Harun Farocki, Parallel II, 2012
Copyright Harun Farocki
Courtesy Galerie Thaddaeus Ropac Paris-Salzburg

I also enjoyed the history offered in Parallel I in which Farocki places the computer images in their own history from vertical and horizontal lines in the 1970s onwards to the emergence of the virtual image as it has developed from out of the filmic. In cinema there are two types of wind, the wind that blows and the wind of a wind machine – the real and the filmically manipulated. In the computer images, there is only one type of wind, and its constructed. Water in motion is made from dashes and dots, and it is simply that they are closer resemblances to reality, not that they are any more real. There is no connection beyond the visual resemblance to the original object. As the narration tells us, there is no longer any form of mystery to the image in its virtual manifestation; it, like the body that appears and disappears in the same moment, no longer exists. 

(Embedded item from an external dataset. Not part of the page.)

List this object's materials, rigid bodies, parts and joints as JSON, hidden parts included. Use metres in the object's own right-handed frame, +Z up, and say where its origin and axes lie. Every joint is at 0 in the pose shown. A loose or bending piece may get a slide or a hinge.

Harun Farocki, Parallel IV, 2012
Copyright Harun Farocki
Courtesy Galerie Thaddaeus Ropac Paris-Salzburg
This exhibition coincides with the single artist exhibition of Farocki’s oeuvre in the Hamburger Bahnhof, Berlin, and is both predictably Farocki and unpredictably new. Perhaps most refreshing about Parallel (2012) is the audience: I sat in the blue chip Thaddaeus Ropac gallery in the Marais, surrounded by freshfaced, bright-eyed young men with backpacks, clutching skateboards. It was lovely to enjoy esoteric art with this audience, but I kept wondering about their responses to Farocki’s installation. Those who stayed longer than ten minutes, that is, to see the narrative of each part of Parellel in its entirety, seemed captivated enough, but did they anticipate an installation on video games would be this discursive? And I wondered if the exhibition showed them anything they didn’t already know, and haven’t already seen in a more sophisticated form in their own video gaming lives?